President Joe Biden’s administration has agreed that after the end of the war with Russia, Ukraine will be able to join NATO without fulfilling the Membership Action Plan (MAP), the Washington Post reports, citing a senior White House official. Such an initiative had previously been taken by the secretary-general of the alliance, Jens Stoltenberg.
According to the source, if other members of the bloc approve the idea, this will put an end to the debate on what NATO will offer Kyiv in response to its demands for accelerated accession to the alliance.
Biden’s position on a simplified procedure for Ukraine was confirmed by two Axios sources familiar with the discussions. Earlier the American president, as well as German Chancellor Olaf Scholz, did not want to go beyond the commitments made at the NATO summit in 2008 that Ukraine would join the alliance “some day”. However, thanks to the efforts of several members of the bloc in Eastern Europe, Biden agreed to demonstrate that there would be no standard barriers to accession for Kyiv.
According to the newspaper’s interlocutors, Stoltenberg also pointed out to the U.S. president that Ukraine had made progress on this issue and did not need to comply with the MAP, through which all Eastern European member states: Bulgaria, Estonia, Latvia, Lithuania, Romania, Slovakia, Slovenia, Albania, Croatia, Montenegro and Northern Macedonia had passed in due time.
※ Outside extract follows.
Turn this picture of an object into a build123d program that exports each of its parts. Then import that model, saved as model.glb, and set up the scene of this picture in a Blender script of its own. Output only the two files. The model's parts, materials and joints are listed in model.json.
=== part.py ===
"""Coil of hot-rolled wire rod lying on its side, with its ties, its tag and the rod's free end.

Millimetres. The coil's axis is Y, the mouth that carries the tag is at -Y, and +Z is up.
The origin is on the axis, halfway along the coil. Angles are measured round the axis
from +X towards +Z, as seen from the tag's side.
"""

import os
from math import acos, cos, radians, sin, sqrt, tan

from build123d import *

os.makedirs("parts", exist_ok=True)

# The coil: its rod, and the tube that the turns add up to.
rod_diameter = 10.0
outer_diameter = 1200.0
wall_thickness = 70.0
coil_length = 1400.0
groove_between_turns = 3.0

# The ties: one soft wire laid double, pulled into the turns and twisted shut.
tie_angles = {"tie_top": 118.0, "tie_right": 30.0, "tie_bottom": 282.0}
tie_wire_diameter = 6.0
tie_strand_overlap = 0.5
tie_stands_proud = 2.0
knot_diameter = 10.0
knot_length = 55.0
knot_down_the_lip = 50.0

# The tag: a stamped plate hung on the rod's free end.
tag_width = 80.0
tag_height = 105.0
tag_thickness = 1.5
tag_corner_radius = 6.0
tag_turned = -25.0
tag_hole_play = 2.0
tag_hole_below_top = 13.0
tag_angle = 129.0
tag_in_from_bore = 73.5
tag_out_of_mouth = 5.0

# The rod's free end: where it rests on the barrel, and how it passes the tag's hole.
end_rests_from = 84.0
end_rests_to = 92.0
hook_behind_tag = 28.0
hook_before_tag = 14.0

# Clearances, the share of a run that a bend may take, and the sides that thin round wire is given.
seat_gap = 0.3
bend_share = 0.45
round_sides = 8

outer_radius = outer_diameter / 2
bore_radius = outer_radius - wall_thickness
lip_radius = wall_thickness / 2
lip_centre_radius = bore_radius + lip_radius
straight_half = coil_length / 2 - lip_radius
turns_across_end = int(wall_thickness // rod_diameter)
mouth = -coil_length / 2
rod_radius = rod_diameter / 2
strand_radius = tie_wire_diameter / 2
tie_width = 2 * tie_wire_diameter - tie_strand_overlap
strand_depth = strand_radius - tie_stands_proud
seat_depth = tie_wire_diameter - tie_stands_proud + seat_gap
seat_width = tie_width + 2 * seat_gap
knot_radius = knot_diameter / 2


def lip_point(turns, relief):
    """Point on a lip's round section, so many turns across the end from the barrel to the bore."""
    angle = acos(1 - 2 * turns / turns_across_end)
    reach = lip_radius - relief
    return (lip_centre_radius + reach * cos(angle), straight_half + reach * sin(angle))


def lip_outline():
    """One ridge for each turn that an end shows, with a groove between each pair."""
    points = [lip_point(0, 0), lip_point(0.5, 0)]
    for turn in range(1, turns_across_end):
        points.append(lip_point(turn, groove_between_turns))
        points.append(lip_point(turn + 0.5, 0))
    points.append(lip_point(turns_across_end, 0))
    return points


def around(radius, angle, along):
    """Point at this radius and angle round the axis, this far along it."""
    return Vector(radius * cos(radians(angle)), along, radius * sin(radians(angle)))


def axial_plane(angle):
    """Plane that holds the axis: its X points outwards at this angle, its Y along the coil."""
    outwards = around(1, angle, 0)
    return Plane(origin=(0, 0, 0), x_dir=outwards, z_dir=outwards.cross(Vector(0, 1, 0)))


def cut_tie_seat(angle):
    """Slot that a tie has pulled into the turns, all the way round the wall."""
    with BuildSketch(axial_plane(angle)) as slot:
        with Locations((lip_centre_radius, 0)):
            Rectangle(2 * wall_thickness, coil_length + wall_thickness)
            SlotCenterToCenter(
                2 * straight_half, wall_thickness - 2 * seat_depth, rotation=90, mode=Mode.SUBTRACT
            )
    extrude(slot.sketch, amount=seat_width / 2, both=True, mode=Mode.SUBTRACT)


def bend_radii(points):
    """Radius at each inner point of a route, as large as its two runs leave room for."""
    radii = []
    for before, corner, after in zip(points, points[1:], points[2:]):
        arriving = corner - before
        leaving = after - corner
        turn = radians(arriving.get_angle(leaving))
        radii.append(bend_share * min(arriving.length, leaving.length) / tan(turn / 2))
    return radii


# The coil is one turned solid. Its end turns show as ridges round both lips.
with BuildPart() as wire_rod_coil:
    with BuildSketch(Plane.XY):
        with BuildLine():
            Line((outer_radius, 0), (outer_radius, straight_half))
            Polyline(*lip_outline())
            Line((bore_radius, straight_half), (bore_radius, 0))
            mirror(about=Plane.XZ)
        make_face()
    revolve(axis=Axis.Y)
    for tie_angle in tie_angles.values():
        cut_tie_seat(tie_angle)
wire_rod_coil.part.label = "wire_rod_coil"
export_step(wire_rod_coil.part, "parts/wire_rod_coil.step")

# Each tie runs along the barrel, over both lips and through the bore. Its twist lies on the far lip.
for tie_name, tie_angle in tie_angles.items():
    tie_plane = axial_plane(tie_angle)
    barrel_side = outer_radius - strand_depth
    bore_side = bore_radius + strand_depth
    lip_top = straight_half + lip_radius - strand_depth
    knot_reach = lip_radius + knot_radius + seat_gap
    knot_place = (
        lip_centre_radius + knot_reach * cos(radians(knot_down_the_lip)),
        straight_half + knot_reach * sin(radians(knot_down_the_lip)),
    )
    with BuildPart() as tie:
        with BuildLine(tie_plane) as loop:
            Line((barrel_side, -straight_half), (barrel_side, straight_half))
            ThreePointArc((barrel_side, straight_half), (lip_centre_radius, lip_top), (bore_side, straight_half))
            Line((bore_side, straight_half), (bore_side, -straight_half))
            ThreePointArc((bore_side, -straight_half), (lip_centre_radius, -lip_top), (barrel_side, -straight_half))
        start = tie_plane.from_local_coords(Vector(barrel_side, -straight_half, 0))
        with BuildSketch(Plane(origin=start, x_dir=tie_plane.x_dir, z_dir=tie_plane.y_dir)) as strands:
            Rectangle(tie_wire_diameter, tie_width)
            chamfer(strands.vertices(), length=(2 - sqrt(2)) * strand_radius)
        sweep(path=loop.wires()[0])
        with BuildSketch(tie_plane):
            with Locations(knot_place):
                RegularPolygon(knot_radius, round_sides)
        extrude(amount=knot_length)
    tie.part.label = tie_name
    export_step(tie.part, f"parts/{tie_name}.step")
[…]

The MAP program has been in place since 1999. Bosnia and Herzegovina currently participates in it. The Membership Action Plan, which Ukraine has not yet received, involves specific criteria and reforms, and its implementation could take years or even decades.
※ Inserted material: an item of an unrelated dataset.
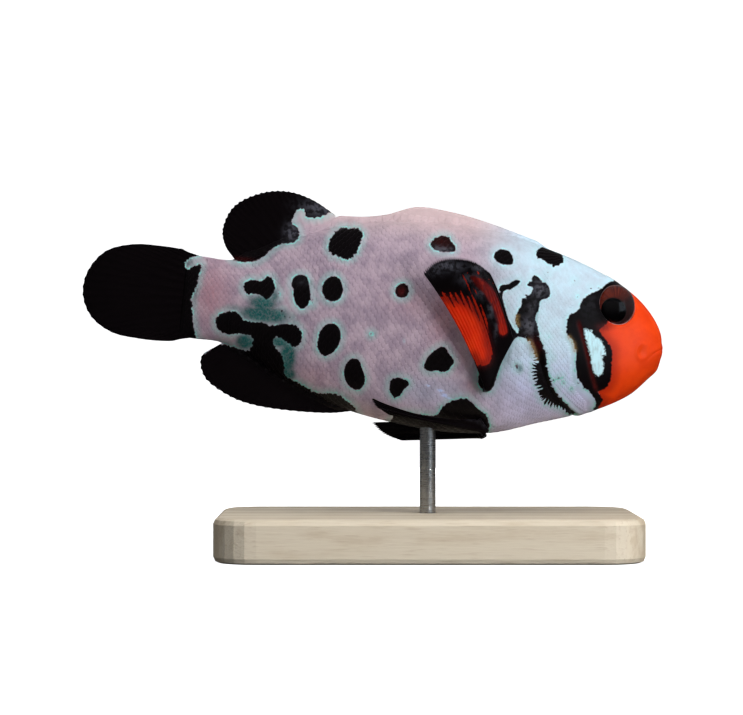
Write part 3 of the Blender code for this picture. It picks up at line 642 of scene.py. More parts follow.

On 3 June, Ukrainian Foreign Minister Dmytro Kuleba said that Kyiv should join NATO without the MAP because this mechanism had “outlived its usefulness”. He also noted that it was impossible to defend the Euro-Atlantic space without the Ukrainian state. The last country to join NATO, Finland, also did not have its MAP.
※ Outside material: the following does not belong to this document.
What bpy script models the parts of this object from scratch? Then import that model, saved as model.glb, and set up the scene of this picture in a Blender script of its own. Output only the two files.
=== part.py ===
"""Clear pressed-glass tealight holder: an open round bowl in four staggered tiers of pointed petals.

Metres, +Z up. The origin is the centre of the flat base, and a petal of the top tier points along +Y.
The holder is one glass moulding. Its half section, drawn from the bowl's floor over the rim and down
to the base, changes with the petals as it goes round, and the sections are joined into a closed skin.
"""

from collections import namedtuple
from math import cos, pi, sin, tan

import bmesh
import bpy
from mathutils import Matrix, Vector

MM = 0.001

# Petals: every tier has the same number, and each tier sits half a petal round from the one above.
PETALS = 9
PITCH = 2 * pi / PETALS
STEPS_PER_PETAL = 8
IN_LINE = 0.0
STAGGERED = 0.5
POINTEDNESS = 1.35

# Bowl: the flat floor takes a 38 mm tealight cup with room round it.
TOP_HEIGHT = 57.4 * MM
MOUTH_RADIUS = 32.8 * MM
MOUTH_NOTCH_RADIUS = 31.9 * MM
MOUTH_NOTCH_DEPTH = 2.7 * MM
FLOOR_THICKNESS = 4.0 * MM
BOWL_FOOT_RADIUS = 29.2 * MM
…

Ukraine seeks clear language on the prospect of membership in the North Atlantic Alliance at the NATO summit in Vilnius in July. The same summit could decide on long-term security guarantees for Kyiv. It will be linked to preparations for future NATO membership, but in the meantime the alliance, while staying out of the conflict with Russia, will continue to provide military support to Ukraine, the Wall Street Journal reported, citing Western officials and Polish President Andrzej Duda.
Ukrainian President Volodymyr Zelensky has repeatedly stressed that only NATO membership guarantees the country’s security, while acknowledging that accession will only be possible after the war with Russia is over.